The smart money in crypto continues to hold, according to Chainalysis Market Intel . ETH held for 52+ weeks experienced the largest one-week increase in 6 weeks, increasing by 105,100 ETH to 45.1m ETH, while LTC held for 52+ weeks saw the largest one-week rise in 14 weeks, climbing 20,800 LTC to 30.74m LTC
The longer assets are held, the more likely it is that holders are using the asset as a store of value.
This indicates that recent sell-offs in ETH and LTC have hit day traders and the most recent entrants holders the hardest. The data shows that assets that were held for the shortest amount of time since the recent market top, with ETH above $4k and LTC higher than $300 a coin, were being sold for a loss.
Markets seemed uncertain as to whether Bitcoin remained in a bullish or bearish state this week, starting near $38,000 and climbing to attempt a retake of $40,000. Later in the week that momentum stalled as prices dipped to a low of $31,272.41, before bouncing higher to finish the week at $32,233.44. Traders are keenly focused on Bitcoin's 21-day exponential moving average to see where the line will run to next.

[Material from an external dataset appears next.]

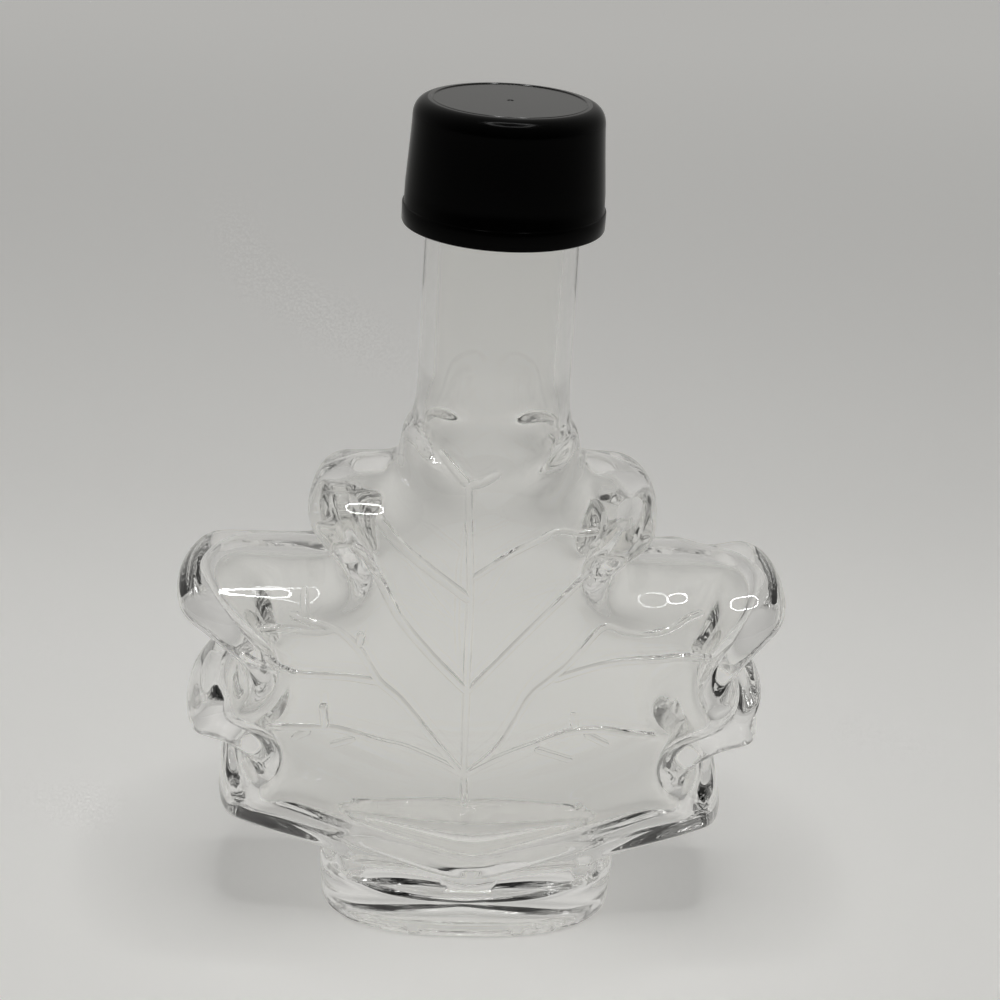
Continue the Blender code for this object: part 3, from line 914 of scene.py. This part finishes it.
@dataclass
class ScrewCap:
    """The black screw cap: band, skirt, rounded shoulder and a round disc on top, in millimetres."""

    sides: int = 160
    bottom: float = 121.4
    band_top: float = 124.3
    top: float = 139.5
    radius: float = 15.0
    rim_width: float = 1.1
    rim_round: float = 0.3
    rim_corner: float = 0.09
    band_round: float = 0.25
    band_corner: float = 0.07
    band_step: float = 0.22
    skirt: tuple[Point2, ...] = (
        (14.72, 124.42), (14.65, 127.0), (14.4, 130.0), (14.15, 133.0), (14.0, 135.0))
    shoulder_radius: float = 13.9
    shoulder_height: float = 2.9
    shoulder_power: float = 2.3
    shoulder_steps: int = 16
    disc_radius: float = 11.3
    disc_drop: float = 0.13
    lip_low: float = 0.06
    lip_start: float = 0.08
    lip_end: float = 0.26
    lip_foot: float = 0.38
    gate_radius: float = 0.5
    gate_slope: float = 0.1
    gate_drop: float = 0.26
    pip_radius: float = 0.12
    pip_drop: float = 0.2
    sheen_margin: float = 0.6
    sheen_depth: float = 1.0
    inner_radius: float = 12.6
    inner_chamfer: float = 0.9
    inner_top: float = 137.7
    near: float = 0.01
    sharp_angle: float = math.radians(32.0)
    finish: BlackPlastic = BlackPlastic()

    def outside(self) -> list[Point2]:
        """Draw the cap's outer profile.

        Returns:
            Rows of (radius, height), from the inner edge of its rim up to the middle of its top.
        """
        profile = [(self.radius - self.rim_width, self.bottom),
                   (self.radius - self.rim_round, self.bottom),
                   (self.radius - self.rim_corner, self.bottom + self.rim_corner),
                   (self.radius, self.bottom + self.rim_round),
                   (self.radius, self.band_top - self.band_round),
                   (self.radius - self.band_corner, self.band_top - self.band_corner),
                   (self.radius - self.band_step, self.band_top)]
        profile += list(self.skirt)
        shoulder_z = self.top - self.shoulder_height
        power = self.shoulder_power
        for piece in range(self.shoulder_steps + 1):
            angle = 0.5 * math.pi * piece / self.shoulder_steps
            wide, tall = math.cos(angle), math.sin(angle)
            size = (wide ** power + tall ** power) ** (-1.0 / power)
            profile.append((self.disc_radius + (self.shoulder_radius - self.disc_radius) * wide * size,
                            shoulder_z + (self.shoulder_height - self.lip_low) * tall * size))
        return profile + [(self.disc_radius - self.lip_start, self.top),
                          (self.disc_radius - self.lip_end, self.top),
                          (self.disc_radius - self.lip_foot, self.top - self.disc_drop),
                          (self.gate_radius, self.top - self.disc_drop),
                          (self.gate_radius - self.gate_slope, self.top - self.gate_drop),
                          (self.pip_radius, self.top - self.pip_drop)]

    def build(self) -> bpy.types.Object:
        """Make the cap by extruding and scaling rings, as on a lathe.

        Returns:
            The finished cap.
        """
        profile = [(radius * MM, height * MM) for radius, height in self.outside()]
        deselect()
        bpy.ops.mesh.primitive_circle_add(vertices=self.sides, radius=profile[0][0], fill_type="NOTHING",
                                          location=(0.0, 0.0, profile[0][1]))
        cap = named("screw_cap")
        settle_place(cap)
        self.climb(profile)
        bpy.ops.mesh.fill()
        bpy.ops.mesh.select_all(action="DESELECT")
        bpy.ops.object.mode_set(mode="OBJECT")
        heights = places(cap)[:, 2]
        radii = np.hypot(*places(cap)[:, :2].T)
        start = (heights < profile[0][1] + self.near * MM) & (radii < profile[0][0] + self.near * MM)
        cap.data.vertices.foreach_set("select", start)
        edges = [all(start[index] for index in edge.vertices) for edge in cap.data.edges]
        cap.data.edges.foreach_set("select", edges)
        bpy.ops.object.mode_set(mode="EDIT")
        bpy.ops.mesh.select_mode(type="EDGE")
        inside = [profile[0], (self.inner_radius * MM, (self.bottom + self.inner_chamfer) * MM),
                  (self.inner_radius * MM, self.inner_top * MM)]
        self.climb(inside)
        bpy.ops.mesh.fill()
        close_shell()
        activate(cap)
        bpy.ops.object.shade_smooth_by_angle(angle=self.sharp_angle)
        cap.data.materials.clear()
        cap.data.materials.append(self.finish.build(self.finish.slot, self.finish.ior))
        # Painted sheen: the faces of the top disc, picked below, take this more reflective copy of the
        # plastic.
        cap.data.materials.append(self.finish.build("painted_sheen_disc", self.finish.disc_ior))
        for face in cap.data.polygons:
            x, y, z = np.array(face.center) / MM
            near_top = z > self.top - self.sheen_depth
            if near_top and math.hypot(x, y) < self.disc_radius + self.sheen_margin:
                face.material_index = 1
        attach(cap, "root")
        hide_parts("cap")
        return cap

    def climb(self, profile: list[Point2]) -> None:
        """Extrude the selected ring along a profile.

        Args:
            profile: rows of (radius, height) in metres, from the selected ring on.
        """
        if bpy.context.mode == "OBJECT":
            edit_all()
        for (radius, height), (next_radius, next_height) in zip(profile, profile[1:]):
            rise = (0.0, 0.0, next_height - height)
            bpy.ops.mesh.extrude_edges_move(TRANSFORM_OT_translate={"value": rise})
            ratio = next_radius / radius
            bpy.ops.transform.resize(value=(ratio, ratio, 1.0), center_override=(0.0, 0.0, next_height))


@dataclass
class Studio:
    """Plain pale paper, soft light and the camera, in metres.

    A glow or a fade is where it starts, where it ends, and its values there. The paper's glow changes
    from front to back, and the light all round with the direction that it comes from.
    """

    sweep_colour: Colour = (0.80, 0.792, 0.765, 1.0)
    sweep_roughness: float = 0.9
    paper_size: float = 4.0
    near_glow: Levels = (0.07, 0.18, 0.44, 0.39)
    far_glow: Levels = (0.25, 0.90, 0.0, 0.10)
    camera_place: Point3 = (-0.01556, -0.24481, 0.19206)
    yaw: float = math.radians(4.1225)
    pitch: float = math.radians(25.2627)
    roll: float = math.radians(3.5854)
    lens: float = 61.62
    sensor_width: float = 36.0
    clip_start: float = 0.01
    ring_place: Point3 = (0.0, -0.06, 0.46)
    ring_radius: float = 0.09
    ring_colour: Colour = (0.8, 0.8, 0.8, 1.0)
    ring_light: Colour = (1.0, 1.0, 1.0, 1.0)
    ring_glow: float = 38.0
    lamps: int = 32
    lamp_radius: float = 0.0075
    lamp_depth: float = 0.002
    lamp_sides: int = 12
    side_fade: Levels = (-0.75, 0.35, 0.01, 0.47)
    top_fade: Levels = (0.10, 0.85, 0.0, 0.20)
    tint: Colour = (1.0, 0.99, 0.96, 1.0)
    light_bounces: int = 20

    def camera(self) -> None:
        """Place the camera, looking down a little at the bottle's front."""
        level = math.cos(self.pitch)
        ahead = Vector((math.sin(self.yaw) * level, math.cos(self.yaw) * level, -math.sin(self.pitch)))
        right = Vector((math.cos(self.yaw), -math.sin(self.yaw), 0.0))
        up = right.cross(ahead)
        turned_right = math.cos(self.roll) * right + math.sin(self.roll) * up
        turned_up = math.cos(self.roll) * up - math.sin(self.roll) * right
        turn = Matrix((turned_right, turned_up, -ahead)).transposed().to_4x4()
        deselect()
        bpy.ops.object.camera_add()
        eye = bpy.context.active_object
        eye.name = "camera"
        eye.matrix_world = Matrix.Translation(self.camera_place) @ turn
        eye.data.sensor_width = self.sensor_width
        eye.data.lens = self.lens
        eye.data.clip_start = self.clip_start
        bpy.context.scene.camera = eye

    def sweep(self) -> None:
        """Lay a wide sheet of pale paper that glows a little, less so behind the bottle: the glow is painted
        light that lifts the shade round and under the bottle, and its dip behind the bottle is painted
        shade.
        """
        deselect()
        bpy.ops.mesh.primitive_plane_add(size=self.paper_size)
        floor = named("sweep")
        paper = bpy.data.materials.new("sweep_paper")
        paper.use_nodes = True
        tree = paper.node_tree
        shader = tree.nodes["Principled BSDF"]
        shader.inputs["Base Color"].default_value = self.sweep_colour
        shader.inputs["Roughness"].default_value = self.sweep_roughness
        shader.inputs["Emission Color"].default_value = self.sweep_colour
        place = tree.nodes.new("ShaderNodeTexCoord")
        parts = tree.nodes.new("ShaderNodeSeparateXYZ")
        tree.links.new(place.outputs["Object"], parts.inputs["Vector"])
        depth = parts.outputs["Y"]
        # Painted light: the paper's glow stands in for light reaching the table, and is weaker behind the
        # bottle as painted shade.
        add_up(tree, fade(tree, depth, self.near_glow), fade(tree, depth, self.far_glow),
               shader.inputs["Emission Strength"])
        floor.data.materials.append(paper)

    def ring_lamp(self) -> None:
        """Hang a ring of small round lamps above the bottle."""
        glow = bpy.data.materials.new("ring_glow")
        glow.use_nodes = True
        shader = glow.node_tree.nodes["Principled BSDF"]
        shader.inputs["Base Color"].default_value = self.ring_colour
        shader.inputs["Emission Color"].default_value = self.ring_light
        shader.inputs["Emission Strength"].default_value = self.ring_glow
        deselect()
        bpy.ops.mesh.primitive_cylinder_add(vertices=self.lamp_sides, radius=self.lamp_radius,
                                            depth=self.lamp_depth, location=(self.ring_radius, 0.0, 0.0))
        ring = named("ring_lamp")
        settle_place(ring)
        activate(ring)
        edit_all()
        bpy.ops.mesh.spin(steps=self.lamps, dupli=True, angle=2.0 * math.pi * (self.lamps - 1) / self.lamps,
                          center=(0.0, 0.0, 0.0), axis=(0.0, 0.0, 1.0))
        bpy.ops.object.mode_set(mode="OBJECT")
        ring.location = self.ring_place
        settle_place(ring)
        ring.data.materials.append(glow)

    def tent(self) -> None:
        """Surround the table with soft light, weaker from the front, that only glass and gloss show."""
        world = bpy.data.worlds.new("tent")
        world.use_nodes = True
        tree = world.node_tree
        background = tree.nodes["Background"]
        way = tree.nodes.new("ShaderNodeTexCoord")
        parts = tree.nodes.new("ShaderNodeSeparateXYZ")
        tree.links.new(way.outputs["Generated"], parts.inputs["Vector"])
        add_up(tree, fade(tree, parts.outputs["Y"], self.side_fade),
               fade(tree, parts.outputs["Z"], self.top_fade), background.inputs["Strength"])
        background.inputs["Color"].default_value = self.tint
        bpy.context.scene.world = world
        world.cycles_visibility.diffuse = False

    def build(self) -> None:
        """Set up the whole studio."""
        self.camera()
        self.sweep()
        self.ring_lamp()
        self.tent()
        scene = bpy.context.scene
        scene.view_settings.view_transform = "Standard"
        scene.cycles.max_bounces = self.light_bounces
        scene.cycles.glossy_bounces = self.light_bounces
        scene.cycles.transmission_bounces = self.light_bounces


def main() -> None:
    """Build every piece in turn and report it."""
    logging.basicConfig(level=logging.INFO, format="%(name)s: %(message)s")
    for piece in (GlassBottle().build(), ScrewCap().build()):
        LOG.info("%s has %d faces", piece.name, len(piece.data.polygons))
    Studio().build()


if __name__ == "__main__":
    main()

Ethereum fared a little better than its number one rival this week, having recaptured territory in the mid-$2,000s, but mostly traded sideways. Prices began at $2,637.32, dipping 12.3% at the most to bounce off $2,310.49, and adding 5.7% from that low to end the week approaching $2,500. That ETH has been able to find support around the levels that kickstarted its April 2021 run to $4,000 and beyond will be of some succour to traders, but there is much disagreement among them about whether macro sentiment has turned sour or remains largely positive.
Very little happened in quiet Litecoin markets this week. Volatility disappeared as prices trended flat, edging up towards the $200-mark before slipping down 18.7% to finish at $155.86. One thing worth noting: this level is still comfortably 20% above its May 2021 lows of $121.90.